"We're looking to continue to improve," Braves general manager Frank Wren said. "We'll see how that shakes out in the next couple of days."
Atlanta has interest in Tampa Bay right-hander James Shields. But like the Marlins with Josh Johnson and the Padres with Edinson Volquez, the Rays are providing every indication that they will not move him unless they are blown away with an offer.
It has been an interesting week for the Braves. When Atlanta agreed to a deal to acquire Dempster on Monday, the Brewers still seemed to be holding out hope of signing Greinke to a contract extension.
Since then, Dempster has used his right to block a trade to the Braves and the Brewers have more reason to deal Greinke after suffering three consecutive heartbreaking losses to the Phillies.
Brewers GM Doug Melvin told WTMJ Radio on Thursday morning that he has been fielding calls regarding Greinke, who is scheduled to make his next start on Sunday. The most interested clubs appear to be the Braves, Angels, Rangers and White Sox.
The Braves were willing to trade highly-regarded pitching prospect Randall Delgado and at least one other Minor League player to the Cubs for Dempster. The cost to get Greinke would be more expensive from a prospect standpoint.
The Brewers have indicated a deal would require the Braves to part ways with top prospect Julio Teheran and at least one other highly-regarded farmhand.
If Greinke were to exit after becoming a free agent at the end of this season, he would an extremely expensive two-month rental. Five years after mortgaging their future for one calendar year of Mark Teixeira, the Braves will approach these negotiations cautiously.
The Braves would like to keep Greinke beyond this season and will likely bid for him this winter even if they do not acquire him over the next five days. But the former American League Cy Young Award winner's cost will be influenced by the six-year, $144 million contract extension Cole Hamels received from the Phils on Wednesday.
While Dempster has impressed while compiling a 2.25 ERA this year, Greinke is more attractive because of his ability to serve as a legitimate ace who would have the potential to match up against the top-flight pitchers the Braves would face if they reach the playoffs.
Still, Dempster could be quite valuable to a Braves rotation that has proven inconsistent throughout this season. Its most dependable members right now are 37-year-old Tim Hudson and Ben Sheets, who was retired for nearly two full years before Wren's staff made the wise decision to sign him to a Minor League contract earlier this month.
Wren said on Wednesday that he has "moved on" from Dempster, and that it was "highly unlikely" that the veteran right-hander will end up in Atlanta. But he would not completely rule out the possibility.
Dempster has made it known that his preference is to be traded to the Dodgers. This would reunite him with his close friend and former Cubs teammate Ted Lilly. But he has not completely ruled out the possibility of coming to Atlanta if a deal with the Dodgers does not materialize.

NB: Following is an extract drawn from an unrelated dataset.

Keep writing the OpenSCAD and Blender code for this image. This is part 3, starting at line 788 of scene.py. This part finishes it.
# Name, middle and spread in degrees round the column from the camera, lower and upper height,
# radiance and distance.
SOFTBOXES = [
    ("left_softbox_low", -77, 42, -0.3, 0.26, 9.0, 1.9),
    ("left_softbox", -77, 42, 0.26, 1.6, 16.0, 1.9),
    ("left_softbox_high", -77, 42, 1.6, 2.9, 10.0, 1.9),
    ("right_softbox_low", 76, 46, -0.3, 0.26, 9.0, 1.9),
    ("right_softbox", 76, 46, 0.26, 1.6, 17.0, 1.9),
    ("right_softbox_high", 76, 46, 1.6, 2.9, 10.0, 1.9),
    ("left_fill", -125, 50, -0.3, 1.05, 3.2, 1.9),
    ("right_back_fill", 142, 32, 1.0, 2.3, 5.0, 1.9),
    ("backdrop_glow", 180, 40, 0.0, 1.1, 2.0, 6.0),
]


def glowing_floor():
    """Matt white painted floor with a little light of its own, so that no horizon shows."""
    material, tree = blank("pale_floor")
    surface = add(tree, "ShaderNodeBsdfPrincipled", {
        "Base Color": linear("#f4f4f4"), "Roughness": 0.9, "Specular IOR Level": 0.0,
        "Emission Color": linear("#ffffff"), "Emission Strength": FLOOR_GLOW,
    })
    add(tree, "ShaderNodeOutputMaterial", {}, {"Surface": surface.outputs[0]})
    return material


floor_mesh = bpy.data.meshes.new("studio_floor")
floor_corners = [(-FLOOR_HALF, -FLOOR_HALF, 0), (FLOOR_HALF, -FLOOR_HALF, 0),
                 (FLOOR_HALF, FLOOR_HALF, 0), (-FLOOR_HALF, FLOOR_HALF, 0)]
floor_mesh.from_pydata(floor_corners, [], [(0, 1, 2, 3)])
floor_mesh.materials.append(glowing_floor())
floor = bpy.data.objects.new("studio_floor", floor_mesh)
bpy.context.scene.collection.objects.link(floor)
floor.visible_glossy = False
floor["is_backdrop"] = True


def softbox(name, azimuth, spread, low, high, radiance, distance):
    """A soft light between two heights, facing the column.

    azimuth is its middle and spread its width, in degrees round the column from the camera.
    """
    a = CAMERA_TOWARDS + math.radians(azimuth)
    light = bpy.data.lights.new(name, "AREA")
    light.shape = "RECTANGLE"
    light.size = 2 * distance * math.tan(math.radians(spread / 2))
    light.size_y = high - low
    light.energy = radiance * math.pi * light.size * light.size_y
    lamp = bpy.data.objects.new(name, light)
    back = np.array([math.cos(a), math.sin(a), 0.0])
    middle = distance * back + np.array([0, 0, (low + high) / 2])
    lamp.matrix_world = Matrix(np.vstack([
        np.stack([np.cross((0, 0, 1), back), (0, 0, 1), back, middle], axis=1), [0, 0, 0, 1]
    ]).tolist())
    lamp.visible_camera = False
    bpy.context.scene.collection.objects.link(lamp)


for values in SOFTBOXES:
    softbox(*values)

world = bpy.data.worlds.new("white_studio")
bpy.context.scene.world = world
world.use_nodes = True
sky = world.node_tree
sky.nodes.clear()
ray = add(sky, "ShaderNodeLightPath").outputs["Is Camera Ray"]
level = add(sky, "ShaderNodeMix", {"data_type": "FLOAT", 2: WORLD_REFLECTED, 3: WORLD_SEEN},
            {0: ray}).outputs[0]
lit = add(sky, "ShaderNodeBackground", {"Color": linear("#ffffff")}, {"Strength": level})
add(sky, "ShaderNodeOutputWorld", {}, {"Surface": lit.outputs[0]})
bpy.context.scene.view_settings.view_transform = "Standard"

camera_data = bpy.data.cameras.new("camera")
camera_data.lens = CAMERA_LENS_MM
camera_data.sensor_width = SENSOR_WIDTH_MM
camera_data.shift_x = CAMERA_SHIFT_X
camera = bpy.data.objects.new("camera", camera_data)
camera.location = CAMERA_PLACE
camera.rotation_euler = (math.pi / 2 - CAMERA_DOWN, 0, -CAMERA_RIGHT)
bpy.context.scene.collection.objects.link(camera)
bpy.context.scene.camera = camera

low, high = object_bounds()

When Dempster was making his way through the Minor League levels with the Marlins, current Atlanta skipper Fredi Gonzalez was one of his managers and Wren was one of the Marlins' assistant general managers.
"I respect Frank Wren a lot," Dempster told reporters on Wednesday. "I've known him for a long time. He was an assistant GM in Florida, and I know Fredi and those guys, but they also have a job to do and that's to better their team, and they can't wait around for me to make my decision. I understand that fully. If that's still an option down the road, it's something I'll have to look at. I'll try to make the best decision for me and my family."
The Dodgers were unable to reach an agreement when they discussed acquiring Dempster earlier this month. It is believed they have more interest in pursuing Matt Garza, another Cubs pitcher.
"It's not over," Chipper Jones said of the chance to get Dempster. "I'm sure when you've been in one spot for a really long time, being traded is a big adjustment and there is more than just the business of baseball at hand."